The Revolution’s First Rebellion Wasn’t in Boston
Ask most Americans where the Revolution began, and they will likely name Boston. They will point to the Tea Party, the Massacre, or the first shots at Lexington and Concord. These are the polished mile markers of the national story. But long before powdered wigs debated independence, rebellion was already stirring in the Carolina backcountry. And in 1771, it exploded. The Regulator Movement, often left to the footnotes of history, was one of the first organized uprisings against British colonial rule. It began not in protest of Parliament or imported tea, but in direct resistance to local corruption.
In the rural Piedmont region of North Carolina, farmers and tradesmen had grown tired of high taxes, dishonest sheriffs, and a court system that served the wealthy. They called themselves Regulators. They demanded transparency and fairness. And when petitions were ignored, they turned to confrontation. The conflict escalated quickly. Courthouses were shut down. Officials were threatened. Protesters disrupted tax collections and public auctions. For many in the region, the government had become an engine of extortion, not law.
The Regulators viewed themselves as defenders of honest society, not radicals. They were not calling for independence from Britain. They were calling for justice under it. The colonial governor, William Tryon, responded with force. He raised a militia and marched west. In May of 1771, his troops met the Regulators near Alamance Creek. The Regulators, mostly untrained and poorly armed, were no match for the organized militia. After a brief but violent clash, they were routed. Several were captured. A handful were executed. The rebellion was put down, but the cause was not extinguished. The Battle of Alamance is sometimes called the opening salvo of the American Revolution.
That title is debated, but the spirit of the claim holds. The conflict showed that colonial subjects were willing to rise up against injustice- even if it came not from a king across the ocean, but from magistrates down the road. It revealed how fragile authority had become, and how easily loyalty could fray when fairness was absent. What makes the Regulator Movement significant is not just its timing, but its tone. It was angry, local, and deeply personal. It was about the daily realities of governance, not abstract ideals. It gave voice to ordinary people who had no patience for lawyers’ arguments or merchants’ alliances. Their revolution was not framed in pamphlets. It was framed in fields, taxes, and court fees. It was driven by the question, who decides what is fair?

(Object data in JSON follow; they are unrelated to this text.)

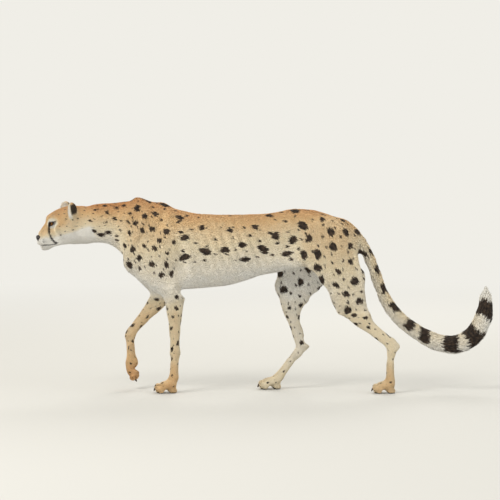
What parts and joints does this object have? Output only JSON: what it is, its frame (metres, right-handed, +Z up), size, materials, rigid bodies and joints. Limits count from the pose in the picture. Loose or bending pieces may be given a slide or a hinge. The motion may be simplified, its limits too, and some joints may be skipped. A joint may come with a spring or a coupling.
{
  "type": "cheetah",
  "caption": "Life-size still cheetah, walking with its head low, its right forefoot lifted and its tail curved up at the end.",
  "frame": {"origin": "on the floor, under the middle of the animal's bounding box", "axes": "+X towards the tail, so the head is at -X; -Y towards the animal's left side; +Z up"},
  "size_m": [1.8302, 0.2392, 0.782],
  "materials": {
    "coat": "short fur, tawny with black spots and a white belly",
    "eye": "wet amber-brown eye",
    "nose": "black, slightly moist",
    "claw": "dark worn horn"
  },
  "bodies": {
    "root": {"trunk": "coat", "neck": "coat", "head": "coat", "left_ear": "coat", "right_ear": "coat", "left_shoulder": "coat", "right_shoulder": "coat", "left_forearm": "coat", "right_forearm": "coat", "left_forepaw": "coat", "right_forepaw": "coat", "left_thigh": "coat", "right_thigh": "coat", "left_shank": "coat", "right_shank": "coat", "left_hind_paw": "coat", "right_hind_paw": "coat", "tail_root": "coat", "tail_upper": "coat", "tail_lower": "coat", "tail_tip": "coat", "left_eye": "eye", "right_eye": "eye", "nose": "nose", "left_foreclaw_1": "claw", "left_foreclaw_2": "claw", "left_foreclaw_3": "claw", "left_foreclaw_4": "claw", "left_hind_claw_1": "claw", "left_hind_claw_2": "claw", "left_hind_claw_3": "claw", "left_hind_claw_4": "claw", "right_foreclaw_1": "claw", "right_foreclaw_2": "claw", "right_foreclaw_3": "claw", "right_foreclaw_4": "claw", "right_hind_claw_1": "claw", "right_hind_claw_2": "claw", "right_hind_claw_3": "claw", "right_hind_claw_4": "claw", "left_dewclaw": "claw", "right_dewclaw": "claw"}
  },
  "joints": []
}
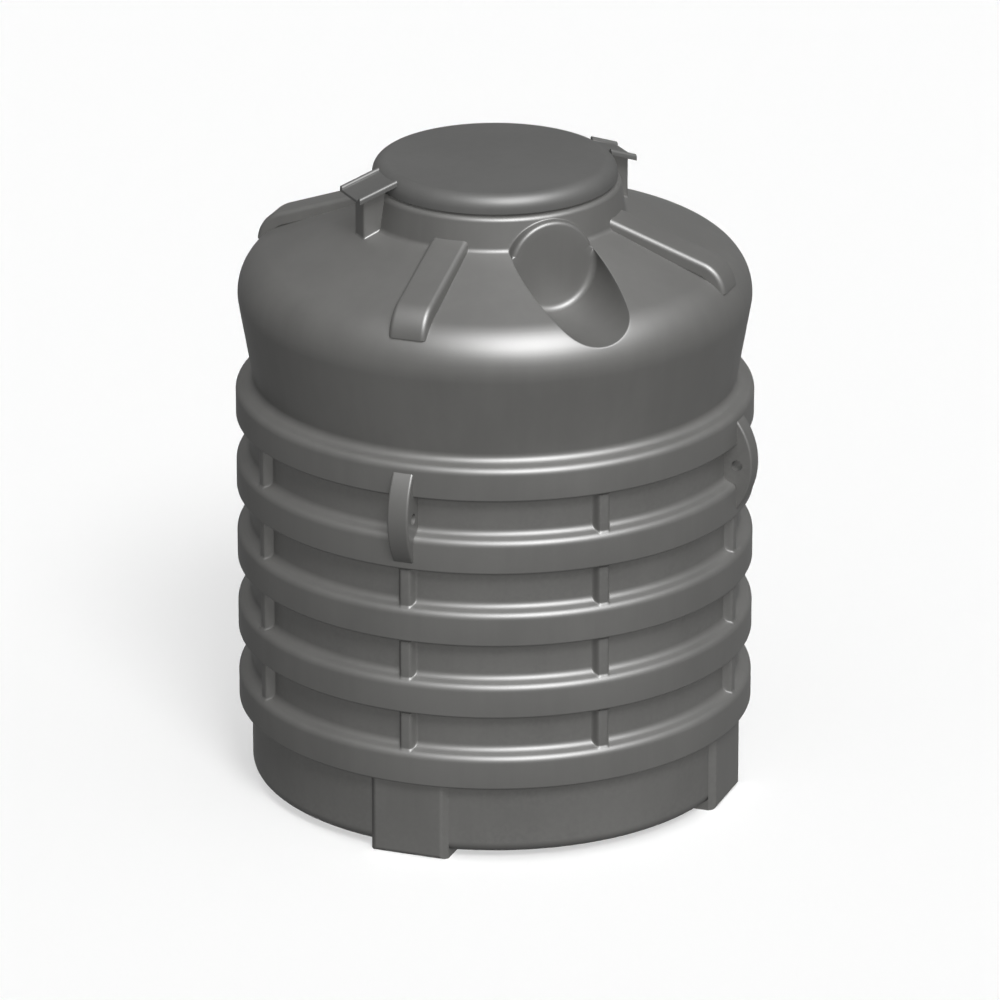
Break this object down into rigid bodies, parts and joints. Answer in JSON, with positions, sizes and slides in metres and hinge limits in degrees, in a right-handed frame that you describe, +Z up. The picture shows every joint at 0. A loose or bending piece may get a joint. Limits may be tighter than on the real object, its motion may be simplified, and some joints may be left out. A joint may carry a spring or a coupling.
{
  "type": "underground cistern",
  "caption": "Upright round plastic cistern with ring hoops, ribs, domed shoulder, pipe ports, feet, lifting eyes and a lift-off manhole lid.",
  "frame": {"origin": "on the tank's axis, level with the undersides of the four feet", "axes": "+Z up along the tank's axis; the inlet port faces -Y; feet and eyes are on the diagonals"},
  "size_m": [1.15, 1.15, 1.442],
  "materials": {
    "tank_plastic": "dark grey rotomoulded polyethylene, satin",
    "lid_plastic": "dark grey rotomoulded polyethylene, satin"
  },
  "bodies": {
    "tank": {"base_floor": "tank_plastic", "base_wall": "tank_plastic", "bay_wall_1": "tank_plastic", "bay_wall_2": "tank_plastic", "bay_wall_3": "tank_plastic", "bay_wall_4": "tank_plastic", "dome_left": "tank_plastic", "dome_right": "tank_plastic", "dome_strap_1": "tank_plastic", "dome_strap_2": "tank_plastic", "dome_strap_3": "tank_plastic", "dome_strap_4": "tank_plastic", "ear_lug_left": "tank_plastic", "ear_lug_right": "tank_plastic", "foot_1": "tank_plastic", "foot_2": "tank_plastic", "foot_3": "tank_plastic", "foot_4": "tank_plastic", "hoop_1": "tank_plastic", "hoop_2": "tank_plastic", "hoop_3": "tank_plastic", "hoop_4": "tank_plastic", "hoop_5": "tank_plastic", "inlet_port": "tank_plastic", "lifting_eye_1": "tank_plastic", "lifting_eye_2": "tank_plastic", "lifting_eye_3": "tank_plastic", "lifting_eye_4": "tank_plastic", "manhole_collar": "tank_plastic", "neck": "tank_plastic", "outlet_port": "tank_plastic", "shoulder": "tank_plastic", "upper_wall": "tank_plastic"},
    "lid": {"lid": "lid_plastic", "lid_ear_left": "lid_plastic", "lid_ear_right": "lid_plastic"}
  },
  "joints": [
    {"name": "lid_lift", "type": "slide", "parent": "tank", "child": "lid", "axis": [0, 0, 1], "range_m": [0, 0.15]}
  ]
}
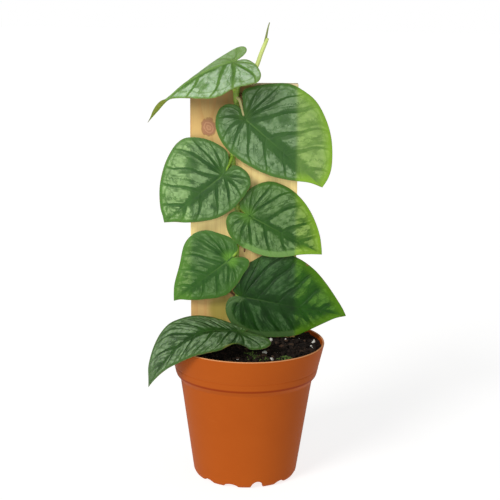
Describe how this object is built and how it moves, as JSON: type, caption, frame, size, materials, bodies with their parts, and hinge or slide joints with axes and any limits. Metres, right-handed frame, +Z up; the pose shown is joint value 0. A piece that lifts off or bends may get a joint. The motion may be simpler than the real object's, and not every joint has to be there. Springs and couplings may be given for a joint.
{
  "type": "potted climbing house plant",
  "caption": "Young shingle plant, Monstera dubia, with heart-shaped mottled leaves, climbing a flat wooden board in a round tapered nursery pot.",
  "frame": {"origin": "centre of the pot's base, on the ground", "axes": "+Z up along the pot's axis, -Y towards the side the leaves face, +X to the right seen from there"},
  "size_m": [0.1402, 0.11, 0.32],
  "materials": {
    "pot": "satin",
    "soil": "matte",
    "board": "matte",
    "stem": "satin",
    "leaf": "satin",
    "shoot": "satin"
  },
  "bodies": {
    "root": {"pot": "pot", "soil": "soil", "board": "board", "stem": "stem", "leaf_1": "leaf", "leaf_2": "leaf", "leaf_3": "leaf", "leaf_4": "leaf", "leaf_5": "leaf", "leaf_6": "leaf", "leaf_7": "leaf", "shoot": "shoot"}
  },
  "joints": []
}
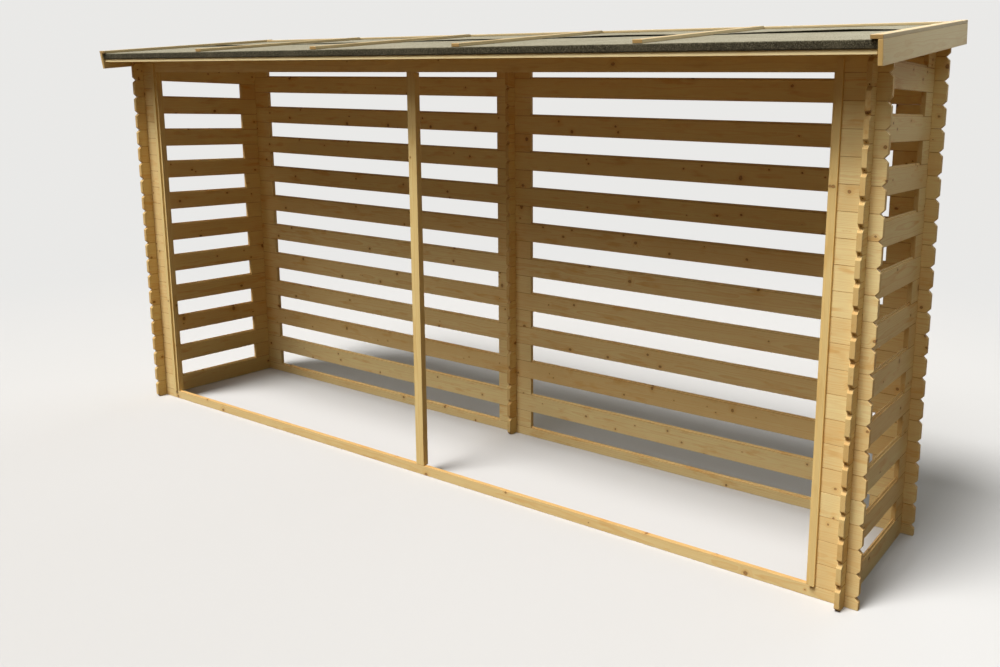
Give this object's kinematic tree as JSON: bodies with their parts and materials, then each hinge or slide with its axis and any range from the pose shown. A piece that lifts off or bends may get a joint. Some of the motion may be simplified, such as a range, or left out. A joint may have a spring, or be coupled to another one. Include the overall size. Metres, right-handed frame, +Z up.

In the mural, the story of early uprisings appears not through names, but through posture. A man holds a paper at the edge of a crowd. His fist is clenched. His boots are muddy. Another figure looks up from a plow. A broken cart wheel lies beside him. These figures do not wear the tailored coats of Boston’s delegates. Their rebellion is rough, raw, and rooted in lived experience. Though the Regulators were defeated, their grievances echoed through the years. Some fled west. Others stayed quiet. But when the larger Revolution came, many of them recognized its language. They had heard it before, in the cries of neighbors. In some cases, they had written it themselves.
The Revolution was not born in Boston alone. It was born in places like Hillsborough and Alamance. It was born when people decided that being ruled badly was no longer worth the cost. That early decision, even in defeat, shaped the larger movement that would follow. And for that, the Regulators deserve more than a line in a textbook. They deserve a place in the story of how liberty learned to speak.